St. Louis Park residents concerned about toxic chemicals

Source: http://www.fox9.com, November 11, 2015
By: Tom Lyden

After it opened in 1917, the Reilly Tar Company in St. Louis Park, which was also know was the Republic Creosoting Company, churned out creosote, a chemical used to preserve wood products like rail road ties. However, while the company was humming along, it was also churning out a toxic chemical sludge that was dumped into a nearby pond that flowed into a peat bog before heading to the aquifer. This dumping, which was practiced at will for many years, now was residents taking action and hoping to get answers about a possible cancer cluster.

In 1972 the company closed, leaving behind a legacy of toxic chemicals in the local water supply neighbors say is responsible for causing a variety of cancers. Shortly after the factory closed the Environmental Protection Agency declared the area a Superfund Site. As the years went on the contaminated soil was covered up, and today the 80 acres just north of Highway 7, and west of Louisiana Avenue has been redeveloped into condominiums, soccer fields, and a park.

This past summer, during construction of a pedestrian bridge over Louisiana Ave. neighbors began to notice a noxious asphalt-like smell was hanging in the air. They also noticed a sticky, black tar-like substance in the dirt. What was being uncovered was the nearly century old toxins, a class of carcinogenic chemicals known as Polycyclic Aromatic Hydrocarbons (P.A.H.).

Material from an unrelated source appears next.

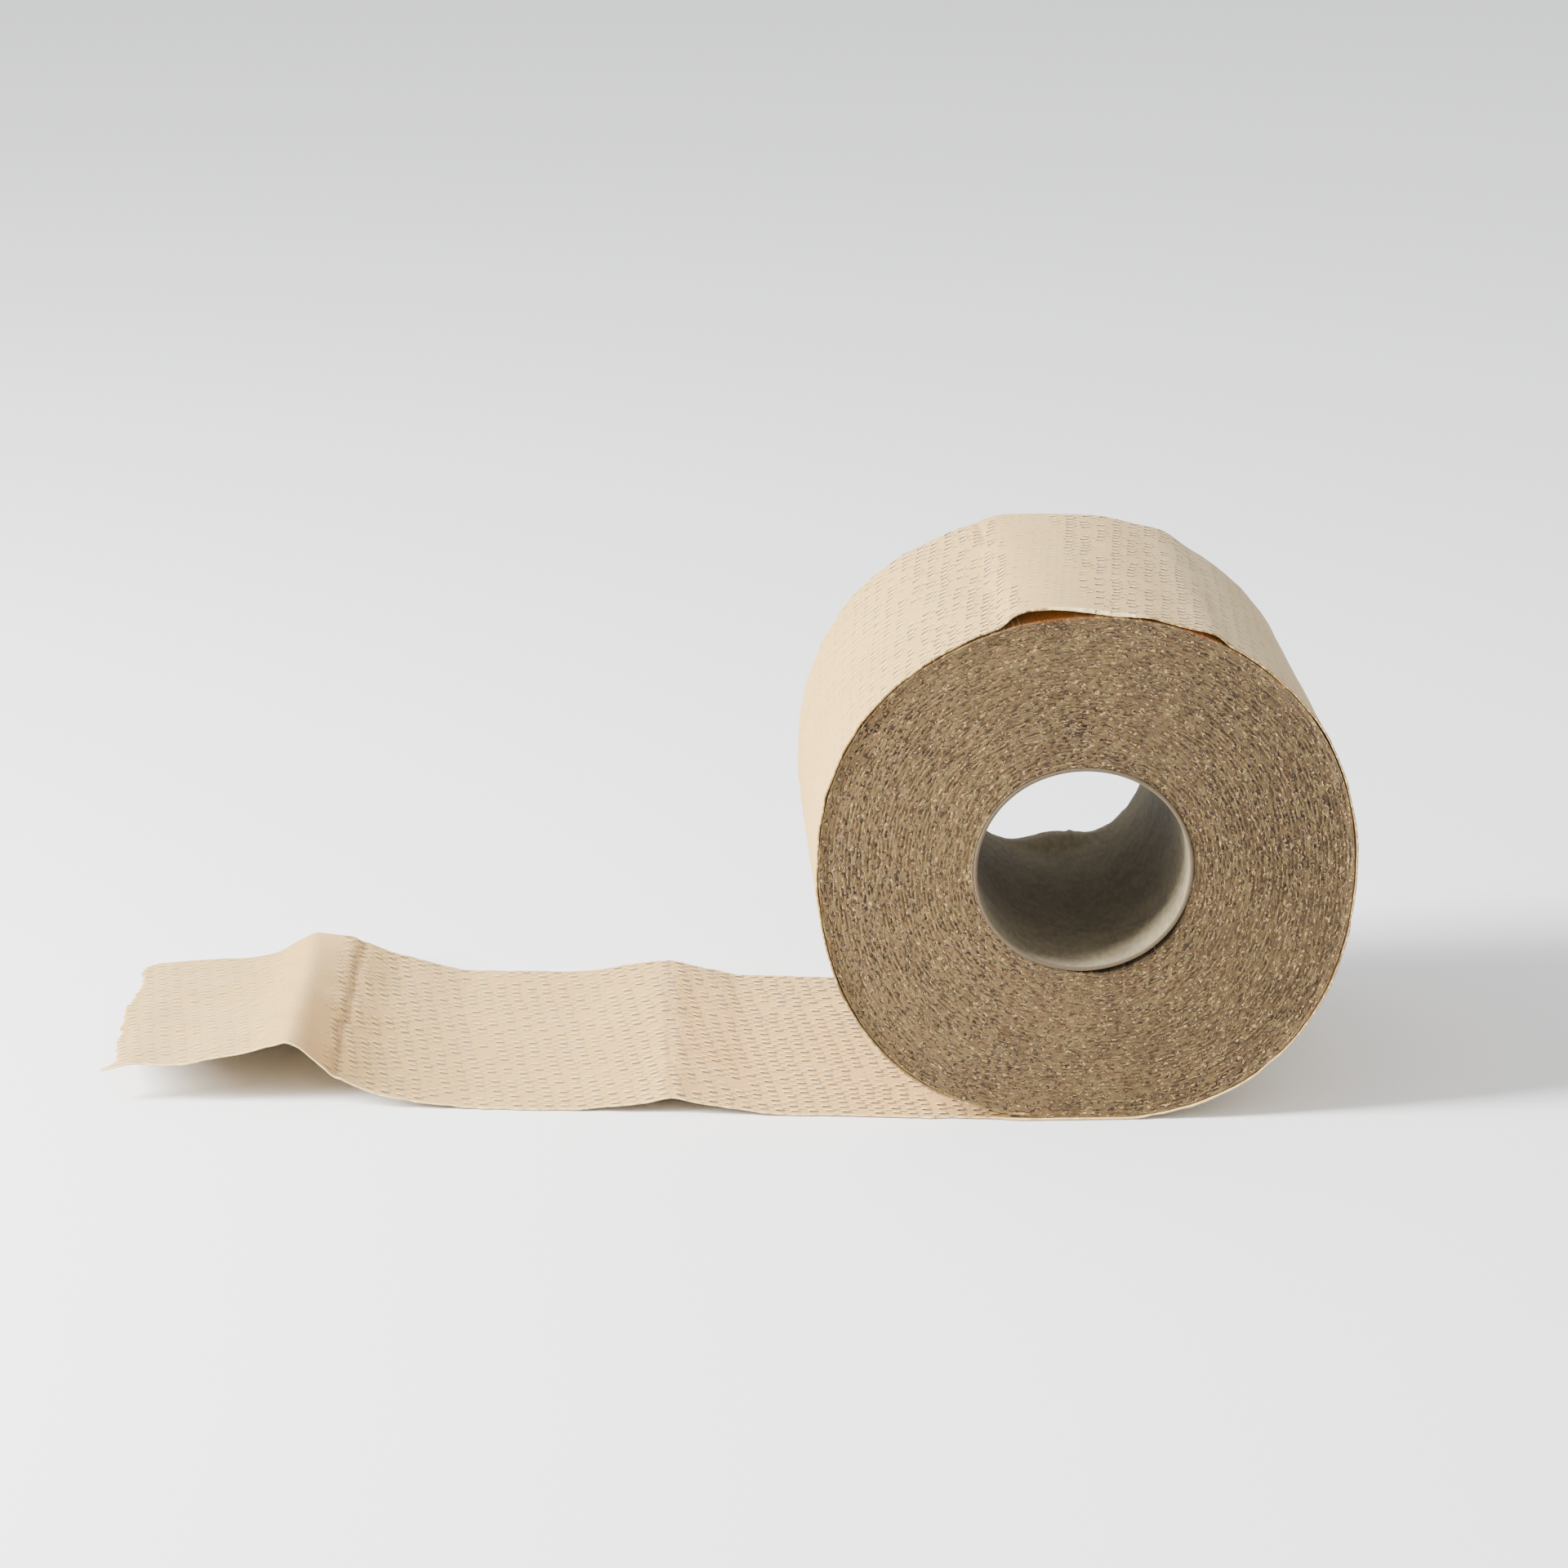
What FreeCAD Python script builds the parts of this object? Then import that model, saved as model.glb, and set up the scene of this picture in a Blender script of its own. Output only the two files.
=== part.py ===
"""Toilet paper roll lying on its side, with its loose end trailing over the floor.

The core's axis runs along Y, and the open end that faces the viewer is at -Y. Z is up. The origin
is on the core's axis, half way along it. All lengths are in millimetres and angles in degrees.
"""
import FreeCAD, Part
import os
from math import atan, cos, degrees, exp, pi, radians, sin

Vector = FreeCAD.Vector

# The roll as a whole. It has sagged: wider than high, with four soft corners, and pressed flat
# where it rests on the floor.
roll_width = 93.0
mean_radius = 52.8
floor_press = 0.46
core_rise = 1.1
core_shift = 0.6
oval = 0.9
squareness = 0.8
unevenness = 0.24
sheet_thickness = 0.5
outline_step = 5.0

# The cardboard core: a thin tube whose far rim is splayed out, and pushed in at the bottom.
core_diameter = 42.4
core_wall = 0.8
splay_length = 6.0
splay = 1.2
dent_depth = 3.0
dent_angle = 275.0
dent_spread = 34.0

# The opening between the core and the first turn, at the lower right.
slack_depth = 0.9
slack_start = 260.0
slack_end = 350.0

# The loose outer turn over the top: one wide gap on the left and a narrow one on the right.
wide_gap = 1.8
wide_gap_start = 87.0
wide_gap_end = 109.0
narrow_gap = 0.6
narrow_gap_start = 57.0
narrow_gap_end = 84.0
lift_before_gaps = 10.0
lift_after_gaps = 15.0

# Both ends of the roll: the turns' edges lie in a spiral band that is sunk between proud ones.
band_turns = 4.5
band_width = 2.7
band_tip_width = 0.4
band_depth = 0.4
first_turn_share = 0.07
last_turn_share = 0.95

# The loose end, measured square off the roll from the line where it leaves it. Its side edges run
# askew, and its folds and its torn edge lie along the roll.
tail_leaves_at = -10.0
tail_skew = 0.1
tail_length = 183.5
ridge_start = 46.0
ridge_top = 70.3
ridge_end = 91.5
ridge_height = 3.0
ridge_flank = 0.33
hump_start = 111.5
hump_top = 146.2
hump_height_near = 12.7
hump_height_far = 7.8
end_height_near = 7.4
end_height_far = 0.4

# The hump's curve, as shares of the run and of the height: up to its top, then down to the end.
climb_shape = [(0, 0), (0.25, 0.062), (0.5, 0.24), (0.7, 0.52), (0.88, 0.88), (1, 1)]
descent_shape = [(0.12, 0.80), (0.25, 0.49), (0.4, 0.27), (0.7, 0.075), (1, 0)]

# The torn edge: it is cut back at the near side, and runs out in a point at the corner.
tear_back_near = 1.6
tear_point = 2.6
tear_point_width = 5.0
tear_trim = 0.5
tear_teeth = 18
tear_tooth_depth = 0.9
tear_tooth_change = 0.4
tear_tooth_rhythm = 2.3

core_radius = core_diameter / 2
bore_radius = core_radius - core_wall
half_width = roll_width / 2
loose_start = narrow_gap_start - lift_before_gaps
loose_stop = wide_gap_end + lift_after_gaps


def at(radius, angle, y):
    """Point at a distance from the core's axis, with the angle counted from +X towards +Z."""
    turn = radians(angle)
    return Vector(radius * cos(turn), y, radius * sin(turn))


def outline_radius(angle):
    """Wound paper's outer surface: a circle that is moved off the core, flattened and squared."""
    turn = radians(angle)
    offset = core_shift * cos(turn) - core_rise * sin(turn)
    sag = oval * cos(2 * turn) - squareness * cos(4 * turn) + unevenness * sin(5 * turn)
    return mean_radius + offset + sag


axis_height = outline_radius(270) - floor_press


def turn_radius(angle, share):
    """One turn of the paper: share 0 lies on the core and share 1 is the outer surface."""
    return core_radius + (outline_radius(angle) - core_radius) * share


def swell(angle, start, end):
    """Rises smoothly from 0 at the start angle to 1 half way and back to 0 at the end angle."""
    if angle <= start or angle >= end:
        return 0.0
    return sin(pi * (angle - start) / (end - start)) ** 2


def outer_turn_radius(angle):
    """The outermost turn, which stands off the others over the top and meets them at both ends."""
    sheet = sheet_thickness * min(1.0, 2.0 * swell(angle, loose_start, loose_stop))
    wide = wide_gap * swell(angle, wide_gap_start, wide_gap_end)
    narrow = narrow_gap * swell(angle, narrow_gap_start, narrow_gap_end)
    return outline_radius(angle) + sheet + wide + narrow


def arcs(points):
    """Edges through an odd number of points: each arc starts where the one before it ends."""
    edges = []
    for i in range(0, len(points) - 2, 2):
        edges.append(Part.Arc(points[i], points[i + 1], points[i + 2]).toShape())
    return edges


def spread(start, end):
    """Angles from start to end, an even number of equal steps of about outline_step."""
    steps = 2 * max(1, round((end - start) / outline_step / 2))
    return [start + (end - start) * i / steps for i in range(steps + 1)]


def along_width(face, start, length):
    """Solid made by drawing a face of an end plane along the roll's axis."""
    moved = face.copy()
    moved.translate(Vector(0, start, 0))
    return moved.extrude(Vector(0, length, 0))


def lens(inner, outer, start, end):
    """Through gap between two curves that meet at the start and end angles."""
    low = [at(inner(angle), angle, 0) for angle in spread(start, end)]
    high = [at(outer(angle), angle, 0) for angle in spread(start, end)]
    high[0] = low[0]
    high[-1] = low[-1]
    face = Part.Face(Part.Wire(arcs(low) + arcs(high)[::-1]))
    return along_width(face, -half_width, roll_width)


def wound_paper():
    """The turns as one body, flat where they rest on the floor."""
    points = [at(outer_turn_radius(angle), angle, 0) for angle in spread(0, 360)]
    points[-1] = points[0]
    paper = along_width(Part.Face(Part.Wire(arcs(points))), -half_width, roll_width)
    reach = 2 * mean_radius
    above_floor = Part.makeBox(
        2 * reach, roll_width, reach + axis_height, Vector(-reach, -half_width, -axis_height)
    )
    return paper.common(above_floor)


def core_hole():
    """Room for the core, and the slack between it and the first turn."""
    axis = Vector(0, 1, 0)
    hole = Part.makeCylinder(core_radius, roll_width, Vector(0, -half_width, 0), axis)
    bend = Vector(0, half_width - splay_length, 0)
    mouth = Part.makeCone(core_radius, core_radius + splay, splay_length, bend, axis)

    def core_side(angle):
        return core_radius - core_wall / 2

    def paper_side(angle):
        slack = (slack_depth + core_wall / 2) * swell(angle, slack_start, slack_end)
        return core_side(angle) + slack

    return hole.fuse(mouth).fuse(lens(core_side, paper_side, slack_start, slack_end))


def top_gaps():
    """The two gaps under the loose outer turn."""

    def wide_top(angle):
        return outline_radius(angle) + wide_gap * swell(angle, wide_gap_start, wide_gap_end)

    def narrow_top(angle):
        return outline_radius(angle) + narrow_gap * swell(angle, narrow_gap_start, narrow_gap_end)

    wide = lens(outline_radius, wide_top, wide_gap_start, wide_gap_end)
    narrow = lens(outline_radius, narrow_top, narrow_gap_start, narrow_gap_end)
    return [wide, narrow]


def sunk_band():
    """Spiral band that winds inwards from the outer turn and is narrow at both of its ends."""
    steps_per_turn = 16
    steps = 2 * round(band_turns * steps_per_turn / 2)
    inner = []
    outer = []
    for i in range(steps + 1):
        share = last_turn_share + (first_turn_share - last_turn_share) * i / steps
        angle = tail_angle() + 360.0 * i / steps_per_turn
        middle = turn_radius(angle, share)
        fullness = min(1.0, i / steps_per_turn, (steps - i) / steps_per_turn)
        width = band_tip_width + (band_width - band_tip_width) * fullness
        inner.append(at(middle - width / 2, angle, 0))
        outer.append(at(middle + width / 2, angle, 0))
    first = Part.makeLine(inner[0], outer[0])
    last = Part.makeLine(outer[-1], inner[-1])
    face = Part.Face(Part.Wire([first] + arcs(outer) + [last] + arcs(inner)[::-1]))
    return along_width(face, 0, band_depth)


def tail_angle():
    """Angle round the core's axis of the line where the loose end leaves the roll."""
    return 270.0 + degrees(atan(tail_leaves_at / axis_height))


def tail_spot(along, across, height):
    """Point of the loose end, with its height over the floor."""
    return Vector(tail_leaves_at - along, across + tail_skew * along, height - axis_height)


def tail_edge(across, hump_height, end_height):
    """Closed outline of one side edge of the loose end, which runs off askew from the roll."""

    def spot(along, height):
        return tail_spot(along, across, height + sheet_thickness)

    climb = hump_top - hump_start
    descent = tail_length - hump_top
    fall = hump_height - end_height
    ridge = [
        spot(ridge_start, 0),
        spot((ridge_start + ridge_top) / 2, ridge_flank * ridge_height),
        spot(ridge_top, ridge_height),
        spot((ridge_top + ridge_end) / 2, ridge_flank * ridge_height),
        spot(ridge_end, 0),
    ]
    hump = [spot(hump_start + climb * run, hump_height * rise) for run, rise in climb_shape]
    hump += [spot(hump_top + descent * run, end_height + fall * rise) for run, rise in descent_shape]
    upper = [Part.makeLine(spot(0, 0), spot(ridge_start, 0))] + arcs(ridge)
    upper += [Part.makeLine(spot(ridge_end, 0), spot(hump_start, 0))] + arcs(hump)
    down = Vector(0, 0, -sheet_thickness)
    lower = []
    for edge in reversed(upper):
        copy = edge.copy()
        copy.translate(down)
        lower.append(copy)
    far_end = Part.makeLine(spot(tail_length, end_height), spot(tail_length, end_height) + down)
    near_end = Part.makeLine(spot(0, 0) + down, spot(0, 0))
    return Part.Wire(upper + [far_end] + lower + [near_end])


def torn_off():
    """Everything past the torn edge, which is ragged and has a pointed corner on the near side."""
    below = -1.0
    above = 2 * hump_height_near
    points = []
    steps = 2 * tear_teeth
    for i in range(steps + 1):
        share = i / steps
        across = -half_width + roll_width * share
        cut_back = tear_back_near * (1 - share) ** 1.5
        point = tear_point * exp(-((across + half_width - tear_point_width) / tear_point_width) ** 2)
        unevenly = 1 - tear_tooth_change + tear_tooth_change * sin(tear_tooth_rhythm * i)
        tooth = tear_tooth_depth * (i % 2) * unevenly
        along = tail_length - tear_trim - cut_back + point - tooth
        points.append(tail_spot(along, across, below))
    beyond = tail_length + tear_point + tear_point_width
    points[0].y -= 1
    points[-1].y += 1
    corners = [
        tail_spot(beyond, half_width + 1, below),
        tail_spot(beyond, -half_width - 1, below),
    ]
    outline = Part.makePolygon(points + corners + [points[0]])
    return Part.Face(outline).extrude(Vector(0, 0, above))


def loose_end():
    """The trailing sheet: flat by the roll, with a crisp ridge, a high hump and a torn edge."""
    near = tail_edge(-half_width, hump_height_near, end_height_near)
    far = tail_edge(half_width, hump_height_far, end_height_far)
    return Part.makeLoft([near, far], True, True).cut(torn_off())


def paper_web():
    """The whole strip of paper, from the turn on the core to the torn end, as one solid."""
    paper = wound_paper().cut(core_hole())
    for gap in top_gaps():
        paper = paper.cut(gap)
    front_band = sunk_band()
    front_band.translate(Vector(0, -half_width, 0))
    back_band = sunk_band()
    back_band.translate(Vector(0, half_width - band_depth, 0))
    paper = paper.cut(front_band).cut(back_band)
    return paper.fuse(loose_end()).removeSplitter()


def rim_section(radius, dent, y):
    """Closed outline round the core at one place along it, pushed in around the dent's angle."""
    steps = 4
    first = dent_angle - dent_spread
    last = dent_angle + dent_spread
    angles = [first + (last - first) * i / steps for i in range(steps)]
    angles += [last + (360 - last + first) * i / steps for i in range(steps)]
    points = [at(radius - dent * swell(angle, first, last), angle, y) for angle in angles]
    return Part.Wire(arcs(points + [points[0]]))


def core_length(radius):
    """Solid within one surface of the core: round, then splayed out to the dented rim."""
    bend = half_width - splay_length
    start = Vector(0, -half_width, 0)
    round_part = Part.makeCylinder(radius, roll_width - splay_length, start, Vector(0, 1, 0))
    whole = rim_section(radius, 0, bend)
    dented = rim_section(radius + splay, dent_depth, half_width)
    return round_part.fuse(Part.makeLoft([whole, dented], True, True))


def core_tube():
    """Cardboard tube, round up to the last stretch before its far rim."""
    return core_length(core_radius).cut(core_length(bore_radius))


def save(shape, name):
    """Write one piece to its own file."""
    solids = shape.Solids
    if len(solids) == 1:
        shape = solids[0]
    shape.exportStep("parts/" + name + ".step")
    box = shape.BoundBox
    print(name, "solids", len(solids), "valid", shape.isValid(), "volume", round(shape.Volume, 1))
    print("  x", round(box.XMin, 2), round(box.XMax, 2), "y", round(box.YMin, 2), round(box.YMax, 2),
          "z", round(box.ZMin, 2), round(box.ZMax, 2))


os.makedirs("parts", exist_ok=True)
save(paper_web(), "paper_web")
save(core_tube(), "core_tube")
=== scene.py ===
"""Dressing of a toilet paper roll that lies on its side, with its loose end trailing over the floor.

The file follows the making of the roll: the greyboard core, the turns that are wound on it, and the
outermost turn with its loose end. The floor, the lamps and the camera come last. Shapes are worked
out in millimetres on whole grids of points. X runs to the right, Y along the core away from the
viewer, and Z up. Angles round the core are in degrees and count from +X towards +Z.
"""

import bpy
import numpy as np
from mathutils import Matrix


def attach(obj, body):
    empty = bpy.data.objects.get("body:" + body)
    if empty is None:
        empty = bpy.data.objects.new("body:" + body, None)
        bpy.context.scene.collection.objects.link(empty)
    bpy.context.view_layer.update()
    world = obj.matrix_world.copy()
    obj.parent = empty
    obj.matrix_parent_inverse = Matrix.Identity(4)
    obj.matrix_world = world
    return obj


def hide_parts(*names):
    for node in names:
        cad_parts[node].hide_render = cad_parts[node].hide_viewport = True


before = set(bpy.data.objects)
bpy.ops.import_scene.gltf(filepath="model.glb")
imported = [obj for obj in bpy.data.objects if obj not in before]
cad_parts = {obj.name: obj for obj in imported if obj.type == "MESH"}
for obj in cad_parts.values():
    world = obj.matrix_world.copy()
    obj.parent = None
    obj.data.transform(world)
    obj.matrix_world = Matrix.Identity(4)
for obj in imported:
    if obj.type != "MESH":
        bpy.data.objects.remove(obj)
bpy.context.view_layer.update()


# The core: a thin tube of greyboard, wound in a spiral from glued strips and cut to length with the
# roll. Handling has made it a little oval, splayed its far rim and pushed that in at the bottom.
MILLIMETRE = 0.001
WIDTH = 93.0
EDGE = WIDTH / 2
CORE_RADIUS = 21.15
CORE_WALL = 0.8
CORE_SHIFT = (-0.1, -0.2)
CORE_OVAL = 0.5
CORE_UNEVEN = 0.07
CORE_COLUMNS = 288
CORE_ROWS = 70
RIM_INSET = 0.15
SPLAY = 1.2
SPLAY_LENGTH = 6.0
DENT_DEPTH = 3.0
DENT_LENGTH = 2.2 * SPLAY_LENGTH
DENT_ANGLE = 275.0
DENT_SPREAD = 36.0
NUB_HEIGHT = 0.5
NUB_ANGLE = 287.0
NUB_SPREAD = 2.2
TORN_DEPTH = 0.25
TORN_LENGTH = 1.5
HANDLING = 0.05
SPIRAL_RISE = 0.012
WHOLE_TURN = 6.2832  # radians


def chance(place, seed):
    """Even number from 0 to 1 for each whole place: what follows the point in a large sine."""
    return np.modf(np.abs(np.sin(place * 12.9898 + seed * 78.233 + 1.7) * 43758.5453))[0]


def eased(share):
    """Rises smoothly from 0 to 1 as the share does: three times its square less twice its cube."""
    share = np.clip(share, 0.0, 1.0)
    return share * share * (3.0 - 2.0 * share)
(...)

St. Louis Park resident Barb Waller started a Facebook group called “The St. Louis Park Cancer Cluster” and began tracking self-reported cases in and around the city. To date she has tracked 564 cases which she represents with a dot on a map of the city.

The number one cancer is brain cancer, followed by breast cancer, and colon cancer,” Waller said.

Daniel Jo Harding is represented by one of those dots. She grew up a few miles from Riley Tar and says a few of high school classmates are also on the map. Her doctor has no explanation.
“I have thyroid cancer and was diagnosed in 1992,” Harding said. “I could’ve had it since I was a kid. I asked him what could have caused it, and he said anything, air, water.”

The EPA is less than reassuring. The agency telling the Fox 9 Investigators, the most recent ground water tests showed “P.A.H.’s remain present in both shallow and deep aquifers at the site. Where the Reilly contamination affects drinking water wells at levels that may impact health, the groundwater is treated before use.”

47,000 people use groundwater from aquifers near the site and that water is tested every four months by and independent private lab. So far, all of the tests have come back showing safe levels of P.A.H.

The Fox 9 Investigators obtained more than a thousand pages of reports which show significant concerns too.  A half-dozen wells have been shut down because of contamination, and the level of toxin has varied wildly over the last 20 years. Scientists are also concerned the contamination is going deeper and deeper into the aquifers.

Vapor intrusion into nearby homes is another concern, the EPA calculating the cancer risk at 1 in a 1,000,000, but 1 in 10,000 for a few chemicals contaminating the area — the upper limit of acceptable risk.
The EPA is currently doing some computer modeling of the aquifers. It is believed some of the contamination may even stretch into Hopkins and Edina’s water supply but the EPA stresses that would be at safe levels.

Thursday’s meeting with the EPA and State Health Department is at 6 p.m. at the Rec Center Banquet room in St. Louis Park.